Exercise prompt. Return only the lines from the top of the material through the line marked by "# balloon. The", unaltered.

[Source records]
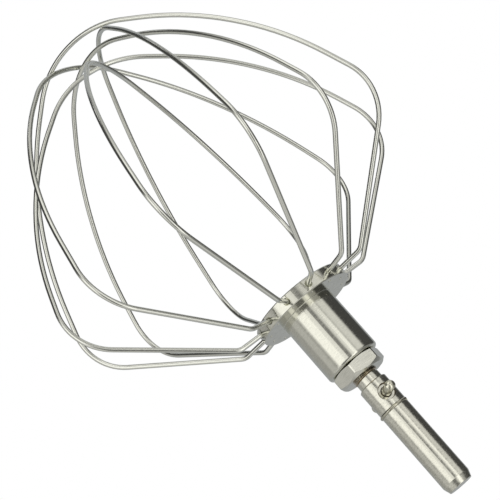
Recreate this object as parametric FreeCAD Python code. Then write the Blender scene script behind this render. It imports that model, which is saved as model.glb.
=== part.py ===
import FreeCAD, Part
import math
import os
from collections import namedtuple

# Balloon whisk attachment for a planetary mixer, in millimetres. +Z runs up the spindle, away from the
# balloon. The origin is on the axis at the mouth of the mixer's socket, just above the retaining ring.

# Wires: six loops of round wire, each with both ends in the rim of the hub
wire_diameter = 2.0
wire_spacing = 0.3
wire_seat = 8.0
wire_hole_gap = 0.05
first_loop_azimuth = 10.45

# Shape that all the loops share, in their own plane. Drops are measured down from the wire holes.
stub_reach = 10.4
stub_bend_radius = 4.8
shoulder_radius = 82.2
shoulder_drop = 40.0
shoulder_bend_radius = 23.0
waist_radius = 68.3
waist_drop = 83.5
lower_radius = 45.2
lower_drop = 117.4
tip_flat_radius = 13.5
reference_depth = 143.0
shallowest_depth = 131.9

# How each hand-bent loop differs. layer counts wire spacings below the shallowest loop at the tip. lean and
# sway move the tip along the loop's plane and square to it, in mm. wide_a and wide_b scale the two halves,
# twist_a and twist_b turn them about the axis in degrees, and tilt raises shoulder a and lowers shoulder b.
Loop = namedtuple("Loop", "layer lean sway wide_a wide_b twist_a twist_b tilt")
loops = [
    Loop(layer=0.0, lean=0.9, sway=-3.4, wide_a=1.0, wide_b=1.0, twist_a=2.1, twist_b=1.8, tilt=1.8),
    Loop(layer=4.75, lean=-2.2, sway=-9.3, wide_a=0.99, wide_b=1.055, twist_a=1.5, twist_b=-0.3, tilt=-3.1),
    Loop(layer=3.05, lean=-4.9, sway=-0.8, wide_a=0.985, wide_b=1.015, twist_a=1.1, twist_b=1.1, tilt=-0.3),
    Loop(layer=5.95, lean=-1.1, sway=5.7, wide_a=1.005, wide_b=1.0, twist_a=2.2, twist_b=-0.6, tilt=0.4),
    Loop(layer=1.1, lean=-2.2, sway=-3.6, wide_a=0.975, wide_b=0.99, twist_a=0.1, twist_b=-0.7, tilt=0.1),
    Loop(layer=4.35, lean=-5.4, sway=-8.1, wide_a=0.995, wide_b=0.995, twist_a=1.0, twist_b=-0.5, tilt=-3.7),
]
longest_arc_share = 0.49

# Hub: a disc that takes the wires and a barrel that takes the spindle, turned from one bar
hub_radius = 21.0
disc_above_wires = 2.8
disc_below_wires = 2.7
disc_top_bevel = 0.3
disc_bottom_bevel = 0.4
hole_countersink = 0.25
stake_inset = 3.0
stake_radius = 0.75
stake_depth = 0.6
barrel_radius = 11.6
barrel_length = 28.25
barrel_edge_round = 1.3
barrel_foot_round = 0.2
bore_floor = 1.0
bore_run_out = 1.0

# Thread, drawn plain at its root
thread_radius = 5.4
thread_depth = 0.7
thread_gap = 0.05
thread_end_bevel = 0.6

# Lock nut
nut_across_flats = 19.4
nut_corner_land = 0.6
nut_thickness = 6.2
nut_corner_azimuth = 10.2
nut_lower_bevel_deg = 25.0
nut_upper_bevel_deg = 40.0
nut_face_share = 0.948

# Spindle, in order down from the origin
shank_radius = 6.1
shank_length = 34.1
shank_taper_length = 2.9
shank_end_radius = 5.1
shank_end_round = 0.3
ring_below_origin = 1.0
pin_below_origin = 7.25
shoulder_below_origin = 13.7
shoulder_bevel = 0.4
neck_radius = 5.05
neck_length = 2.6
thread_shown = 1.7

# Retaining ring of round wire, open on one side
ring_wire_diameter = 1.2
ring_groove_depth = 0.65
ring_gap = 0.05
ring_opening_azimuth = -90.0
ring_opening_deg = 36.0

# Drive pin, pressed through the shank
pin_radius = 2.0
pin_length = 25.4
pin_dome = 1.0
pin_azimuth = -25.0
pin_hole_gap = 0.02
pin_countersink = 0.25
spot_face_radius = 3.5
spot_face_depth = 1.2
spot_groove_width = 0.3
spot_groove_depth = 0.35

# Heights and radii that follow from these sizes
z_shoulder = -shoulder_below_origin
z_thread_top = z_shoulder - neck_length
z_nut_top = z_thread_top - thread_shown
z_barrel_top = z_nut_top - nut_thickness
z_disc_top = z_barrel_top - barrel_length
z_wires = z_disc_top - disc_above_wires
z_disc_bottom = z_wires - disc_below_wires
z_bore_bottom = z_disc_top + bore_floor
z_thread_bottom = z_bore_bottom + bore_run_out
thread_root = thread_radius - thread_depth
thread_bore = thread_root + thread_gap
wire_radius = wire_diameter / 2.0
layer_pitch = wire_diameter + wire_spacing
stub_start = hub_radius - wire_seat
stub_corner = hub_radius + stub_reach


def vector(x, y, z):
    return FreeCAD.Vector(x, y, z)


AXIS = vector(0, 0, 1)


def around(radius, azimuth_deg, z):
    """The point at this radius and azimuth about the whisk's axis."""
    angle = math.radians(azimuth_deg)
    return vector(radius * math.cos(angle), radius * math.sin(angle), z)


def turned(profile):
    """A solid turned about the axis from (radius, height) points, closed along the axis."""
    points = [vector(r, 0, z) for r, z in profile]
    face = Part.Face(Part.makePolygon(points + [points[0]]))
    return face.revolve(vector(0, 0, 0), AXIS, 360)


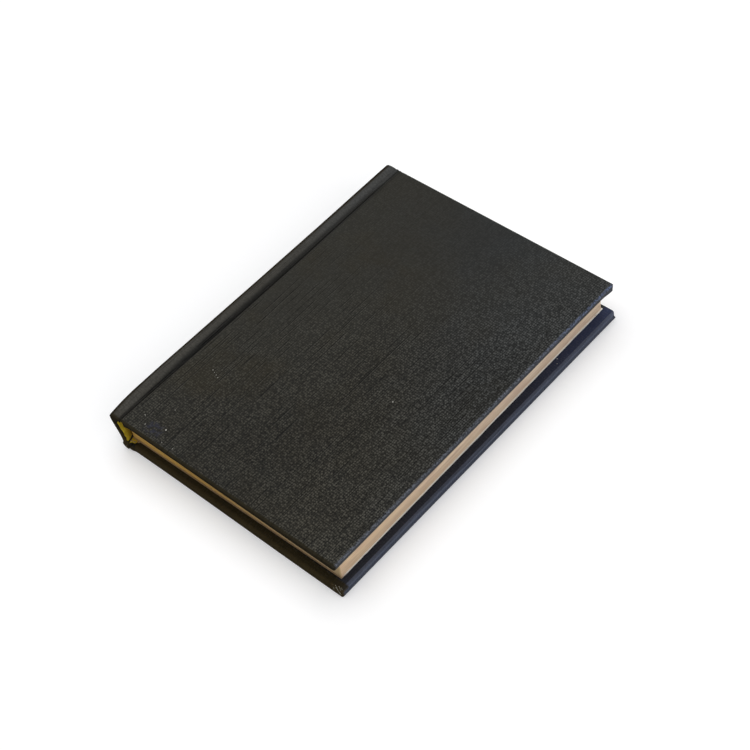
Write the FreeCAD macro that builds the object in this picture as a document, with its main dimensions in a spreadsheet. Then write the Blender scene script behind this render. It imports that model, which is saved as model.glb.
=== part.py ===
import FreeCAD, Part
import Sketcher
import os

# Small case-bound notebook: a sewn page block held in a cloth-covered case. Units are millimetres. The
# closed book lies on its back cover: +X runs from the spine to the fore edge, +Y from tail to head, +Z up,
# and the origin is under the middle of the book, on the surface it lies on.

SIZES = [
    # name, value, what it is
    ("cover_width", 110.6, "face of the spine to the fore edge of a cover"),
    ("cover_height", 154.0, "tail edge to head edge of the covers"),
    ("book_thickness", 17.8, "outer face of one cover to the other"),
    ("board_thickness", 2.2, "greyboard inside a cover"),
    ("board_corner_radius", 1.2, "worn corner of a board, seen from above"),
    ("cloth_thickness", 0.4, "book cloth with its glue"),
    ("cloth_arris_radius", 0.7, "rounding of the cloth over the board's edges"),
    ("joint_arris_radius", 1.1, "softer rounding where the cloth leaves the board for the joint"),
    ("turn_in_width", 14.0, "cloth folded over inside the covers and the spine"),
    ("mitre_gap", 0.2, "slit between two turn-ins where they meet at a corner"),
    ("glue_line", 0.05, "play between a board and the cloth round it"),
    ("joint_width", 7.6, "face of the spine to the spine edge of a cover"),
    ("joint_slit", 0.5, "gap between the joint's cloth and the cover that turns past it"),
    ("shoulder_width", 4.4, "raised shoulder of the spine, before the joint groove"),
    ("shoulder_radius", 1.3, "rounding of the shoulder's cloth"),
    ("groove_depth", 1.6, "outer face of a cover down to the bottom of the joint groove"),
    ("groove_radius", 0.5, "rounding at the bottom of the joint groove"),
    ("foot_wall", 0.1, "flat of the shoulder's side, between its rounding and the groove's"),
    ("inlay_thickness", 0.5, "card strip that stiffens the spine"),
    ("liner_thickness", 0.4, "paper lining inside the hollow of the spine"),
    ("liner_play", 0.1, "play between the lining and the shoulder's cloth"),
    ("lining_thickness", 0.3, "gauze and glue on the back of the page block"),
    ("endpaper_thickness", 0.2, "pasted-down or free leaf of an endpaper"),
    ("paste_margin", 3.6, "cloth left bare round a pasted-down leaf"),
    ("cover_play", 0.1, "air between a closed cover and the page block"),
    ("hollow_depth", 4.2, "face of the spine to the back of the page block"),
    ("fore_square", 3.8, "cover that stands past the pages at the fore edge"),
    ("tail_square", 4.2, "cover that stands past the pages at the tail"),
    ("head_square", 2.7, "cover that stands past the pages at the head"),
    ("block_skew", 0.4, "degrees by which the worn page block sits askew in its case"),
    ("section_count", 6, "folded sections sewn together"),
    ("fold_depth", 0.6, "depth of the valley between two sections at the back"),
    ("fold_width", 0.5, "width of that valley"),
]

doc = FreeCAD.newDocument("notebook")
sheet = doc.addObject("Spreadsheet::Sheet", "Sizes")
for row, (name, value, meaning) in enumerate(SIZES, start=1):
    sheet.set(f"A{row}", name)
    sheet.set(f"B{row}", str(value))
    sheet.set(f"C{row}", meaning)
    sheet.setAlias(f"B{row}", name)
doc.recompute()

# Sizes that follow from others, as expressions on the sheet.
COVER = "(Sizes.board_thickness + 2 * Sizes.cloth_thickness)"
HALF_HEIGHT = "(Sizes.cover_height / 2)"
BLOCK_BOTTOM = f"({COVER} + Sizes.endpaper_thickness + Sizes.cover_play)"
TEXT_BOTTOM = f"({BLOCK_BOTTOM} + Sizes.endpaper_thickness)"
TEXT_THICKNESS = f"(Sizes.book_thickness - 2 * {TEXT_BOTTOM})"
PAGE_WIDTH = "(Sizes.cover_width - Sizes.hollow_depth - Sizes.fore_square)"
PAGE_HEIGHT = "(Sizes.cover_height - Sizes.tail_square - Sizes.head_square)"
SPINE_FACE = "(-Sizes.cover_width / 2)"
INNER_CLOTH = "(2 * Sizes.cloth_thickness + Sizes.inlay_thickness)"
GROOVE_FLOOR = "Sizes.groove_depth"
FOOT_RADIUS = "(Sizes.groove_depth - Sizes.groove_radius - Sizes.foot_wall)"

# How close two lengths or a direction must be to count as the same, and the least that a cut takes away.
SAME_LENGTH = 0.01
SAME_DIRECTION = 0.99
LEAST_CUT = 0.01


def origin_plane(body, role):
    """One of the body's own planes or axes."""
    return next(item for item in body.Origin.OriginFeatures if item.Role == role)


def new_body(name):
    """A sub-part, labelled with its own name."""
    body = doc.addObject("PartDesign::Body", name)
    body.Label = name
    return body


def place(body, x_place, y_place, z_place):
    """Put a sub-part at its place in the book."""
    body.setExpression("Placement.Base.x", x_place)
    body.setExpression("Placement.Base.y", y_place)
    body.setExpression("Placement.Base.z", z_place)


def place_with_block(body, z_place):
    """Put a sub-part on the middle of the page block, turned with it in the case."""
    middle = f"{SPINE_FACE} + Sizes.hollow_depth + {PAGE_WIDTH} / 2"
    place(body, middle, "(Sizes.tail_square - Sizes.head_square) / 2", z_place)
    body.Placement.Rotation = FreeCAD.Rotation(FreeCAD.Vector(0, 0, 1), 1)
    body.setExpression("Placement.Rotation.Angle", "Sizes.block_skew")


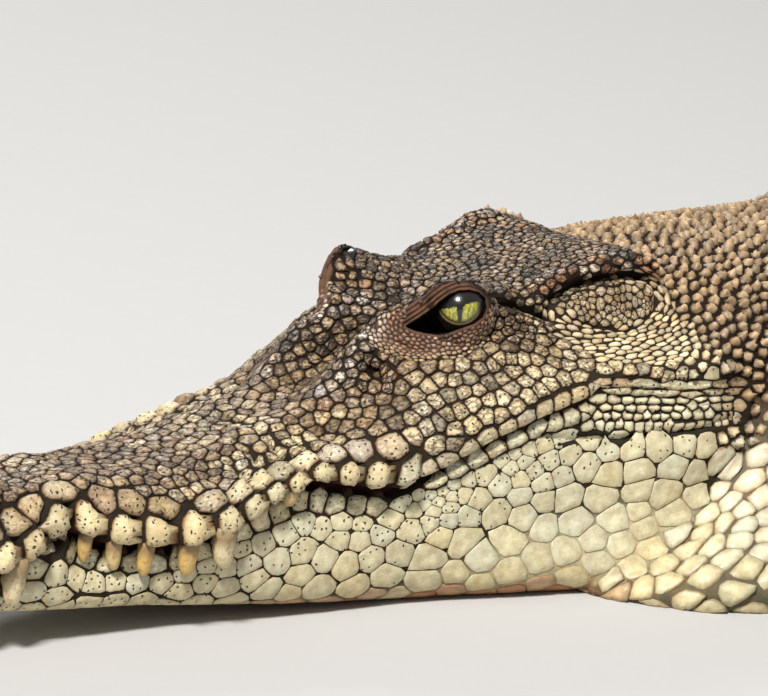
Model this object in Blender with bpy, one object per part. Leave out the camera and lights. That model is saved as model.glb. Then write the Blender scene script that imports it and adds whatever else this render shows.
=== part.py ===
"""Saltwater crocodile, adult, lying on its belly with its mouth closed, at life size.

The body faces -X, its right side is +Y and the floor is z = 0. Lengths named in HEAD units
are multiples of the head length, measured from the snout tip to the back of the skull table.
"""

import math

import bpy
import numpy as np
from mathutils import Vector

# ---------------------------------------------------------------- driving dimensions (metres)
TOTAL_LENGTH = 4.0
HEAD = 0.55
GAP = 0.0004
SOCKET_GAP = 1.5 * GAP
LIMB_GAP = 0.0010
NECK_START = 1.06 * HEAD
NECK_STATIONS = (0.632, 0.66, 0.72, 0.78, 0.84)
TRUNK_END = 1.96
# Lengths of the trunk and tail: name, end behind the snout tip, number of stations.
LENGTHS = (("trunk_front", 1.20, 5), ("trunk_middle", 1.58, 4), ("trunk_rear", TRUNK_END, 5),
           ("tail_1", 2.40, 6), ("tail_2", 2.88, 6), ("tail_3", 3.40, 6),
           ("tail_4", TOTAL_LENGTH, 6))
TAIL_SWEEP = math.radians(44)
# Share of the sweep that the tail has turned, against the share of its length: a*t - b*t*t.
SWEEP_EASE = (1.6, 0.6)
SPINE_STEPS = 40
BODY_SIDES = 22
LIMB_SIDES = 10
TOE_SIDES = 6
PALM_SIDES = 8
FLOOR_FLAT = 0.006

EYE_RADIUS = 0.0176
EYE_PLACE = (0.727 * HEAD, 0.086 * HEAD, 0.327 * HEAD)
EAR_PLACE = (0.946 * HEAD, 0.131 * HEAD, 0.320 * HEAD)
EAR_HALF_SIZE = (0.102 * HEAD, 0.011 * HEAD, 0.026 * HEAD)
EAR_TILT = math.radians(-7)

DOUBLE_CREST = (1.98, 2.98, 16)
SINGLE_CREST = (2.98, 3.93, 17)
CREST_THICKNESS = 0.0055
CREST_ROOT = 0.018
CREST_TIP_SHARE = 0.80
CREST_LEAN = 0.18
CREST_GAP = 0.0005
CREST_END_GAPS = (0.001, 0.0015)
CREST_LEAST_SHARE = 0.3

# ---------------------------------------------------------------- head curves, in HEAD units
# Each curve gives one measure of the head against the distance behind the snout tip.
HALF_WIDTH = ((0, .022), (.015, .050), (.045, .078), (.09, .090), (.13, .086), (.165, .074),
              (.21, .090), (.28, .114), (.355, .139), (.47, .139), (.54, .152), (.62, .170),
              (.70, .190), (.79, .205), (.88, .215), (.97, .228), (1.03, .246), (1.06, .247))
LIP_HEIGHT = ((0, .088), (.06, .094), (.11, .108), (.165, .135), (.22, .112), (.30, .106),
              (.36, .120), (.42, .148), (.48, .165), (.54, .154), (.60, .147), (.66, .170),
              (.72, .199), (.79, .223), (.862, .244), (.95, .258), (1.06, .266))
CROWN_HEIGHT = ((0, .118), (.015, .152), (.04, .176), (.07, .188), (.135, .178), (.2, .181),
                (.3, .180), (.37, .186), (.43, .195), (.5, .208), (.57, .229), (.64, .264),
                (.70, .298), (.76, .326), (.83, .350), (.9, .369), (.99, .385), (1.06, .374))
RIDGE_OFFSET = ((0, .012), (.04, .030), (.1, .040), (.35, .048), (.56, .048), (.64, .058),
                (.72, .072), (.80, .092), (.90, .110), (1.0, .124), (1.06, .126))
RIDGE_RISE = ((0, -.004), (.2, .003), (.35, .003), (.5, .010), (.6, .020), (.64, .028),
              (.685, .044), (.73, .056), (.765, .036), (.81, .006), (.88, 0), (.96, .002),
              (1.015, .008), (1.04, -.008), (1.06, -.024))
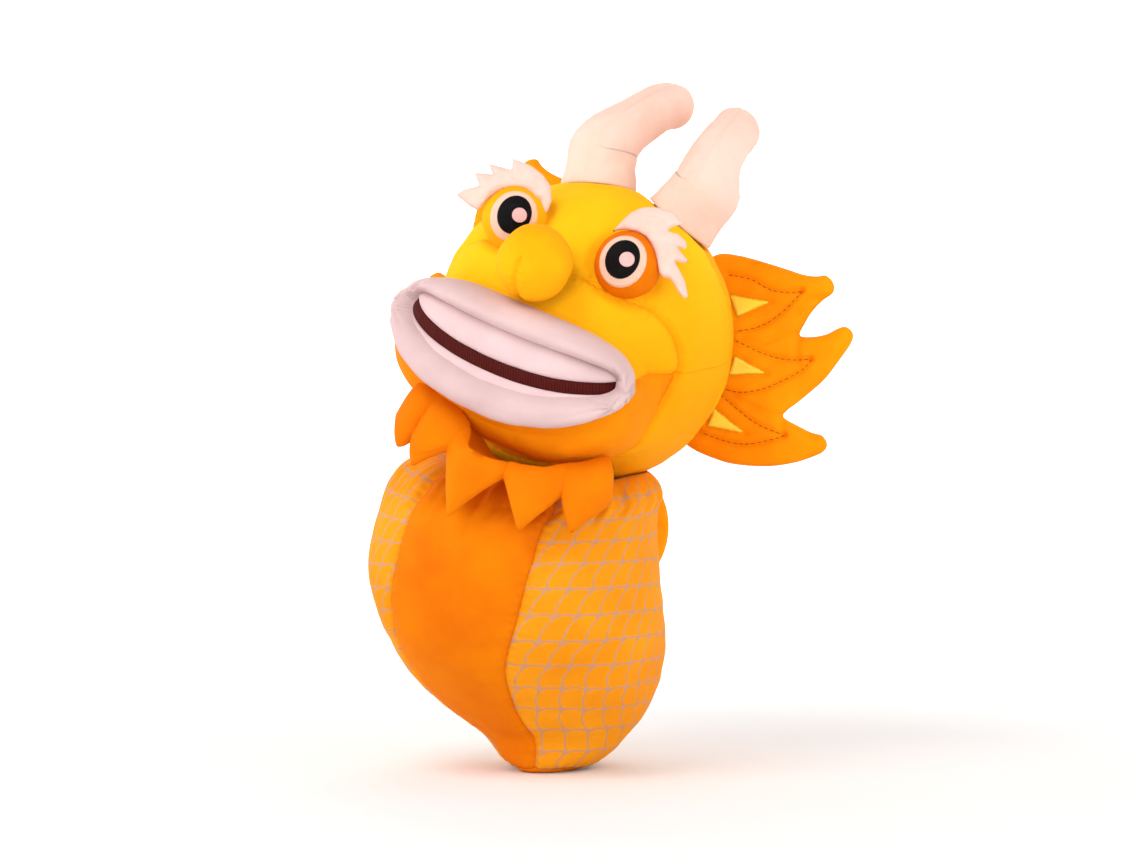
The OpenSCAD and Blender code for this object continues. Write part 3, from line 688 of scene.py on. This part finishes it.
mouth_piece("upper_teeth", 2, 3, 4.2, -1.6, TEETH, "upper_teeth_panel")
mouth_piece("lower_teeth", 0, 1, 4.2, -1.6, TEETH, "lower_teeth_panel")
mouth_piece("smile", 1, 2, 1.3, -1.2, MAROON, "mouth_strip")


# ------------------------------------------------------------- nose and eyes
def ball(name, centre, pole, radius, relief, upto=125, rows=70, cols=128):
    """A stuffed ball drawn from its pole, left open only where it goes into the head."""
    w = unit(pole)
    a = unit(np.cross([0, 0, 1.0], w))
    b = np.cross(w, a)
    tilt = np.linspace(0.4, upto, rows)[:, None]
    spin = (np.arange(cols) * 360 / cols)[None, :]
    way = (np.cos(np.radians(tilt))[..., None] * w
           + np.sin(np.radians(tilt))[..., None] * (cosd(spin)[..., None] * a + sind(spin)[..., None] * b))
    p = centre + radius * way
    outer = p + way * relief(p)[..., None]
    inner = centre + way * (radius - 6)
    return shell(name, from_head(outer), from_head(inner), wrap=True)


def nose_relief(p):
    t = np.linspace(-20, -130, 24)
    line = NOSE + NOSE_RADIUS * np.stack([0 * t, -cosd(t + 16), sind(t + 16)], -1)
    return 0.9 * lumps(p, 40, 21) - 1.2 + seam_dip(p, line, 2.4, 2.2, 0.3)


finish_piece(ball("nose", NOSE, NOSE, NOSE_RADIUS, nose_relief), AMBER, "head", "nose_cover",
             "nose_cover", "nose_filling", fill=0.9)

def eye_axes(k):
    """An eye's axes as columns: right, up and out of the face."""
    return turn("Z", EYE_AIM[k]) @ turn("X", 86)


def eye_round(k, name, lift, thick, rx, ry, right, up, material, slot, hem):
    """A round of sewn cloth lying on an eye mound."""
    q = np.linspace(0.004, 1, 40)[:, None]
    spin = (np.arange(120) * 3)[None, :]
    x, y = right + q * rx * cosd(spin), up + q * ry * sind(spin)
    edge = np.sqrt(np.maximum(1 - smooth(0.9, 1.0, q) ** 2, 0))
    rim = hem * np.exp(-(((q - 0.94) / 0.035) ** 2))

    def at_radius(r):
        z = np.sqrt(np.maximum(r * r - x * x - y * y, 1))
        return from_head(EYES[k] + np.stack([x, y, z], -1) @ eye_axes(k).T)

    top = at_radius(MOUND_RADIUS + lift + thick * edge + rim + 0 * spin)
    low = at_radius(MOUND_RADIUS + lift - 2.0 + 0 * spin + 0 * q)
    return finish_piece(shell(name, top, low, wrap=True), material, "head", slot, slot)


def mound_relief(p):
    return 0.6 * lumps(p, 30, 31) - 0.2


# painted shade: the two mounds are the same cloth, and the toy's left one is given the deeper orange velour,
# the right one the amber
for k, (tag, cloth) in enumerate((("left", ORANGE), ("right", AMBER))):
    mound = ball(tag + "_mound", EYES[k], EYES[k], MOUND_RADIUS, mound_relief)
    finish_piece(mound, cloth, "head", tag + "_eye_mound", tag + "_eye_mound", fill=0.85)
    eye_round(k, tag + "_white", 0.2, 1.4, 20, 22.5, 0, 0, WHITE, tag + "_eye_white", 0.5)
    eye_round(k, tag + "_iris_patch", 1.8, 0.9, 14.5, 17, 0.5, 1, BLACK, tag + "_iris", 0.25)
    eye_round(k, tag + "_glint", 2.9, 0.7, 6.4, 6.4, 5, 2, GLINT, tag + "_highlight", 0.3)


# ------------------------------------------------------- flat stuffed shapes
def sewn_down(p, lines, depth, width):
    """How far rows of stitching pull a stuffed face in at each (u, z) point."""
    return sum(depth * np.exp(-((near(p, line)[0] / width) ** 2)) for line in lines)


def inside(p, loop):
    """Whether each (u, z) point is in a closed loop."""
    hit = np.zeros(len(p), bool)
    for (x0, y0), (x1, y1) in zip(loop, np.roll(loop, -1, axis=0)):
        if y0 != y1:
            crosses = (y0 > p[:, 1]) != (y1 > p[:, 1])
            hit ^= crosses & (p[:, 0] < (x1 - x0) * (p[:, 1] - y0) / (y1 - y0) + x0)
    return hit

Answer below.
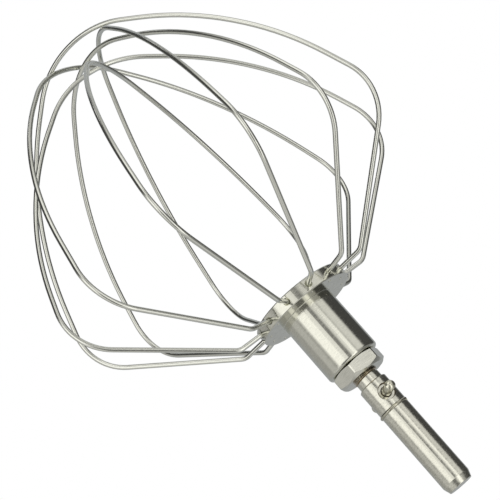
Recreate this object as parametric FreeCAD Python code. Then write the Blender scene script behind this render. It imports that model, which is saved as model.glb.
=== part.py ===
import FreeCAD, Part
import math
import os
from collections import namedtuple

# Balloon whisk attachment for a planetary mixer, in millimetres. +Z runs up the spindle, away from the
# balloon. The origin is on the axis at the mouth of the mixer's socket, just above the retaining ring.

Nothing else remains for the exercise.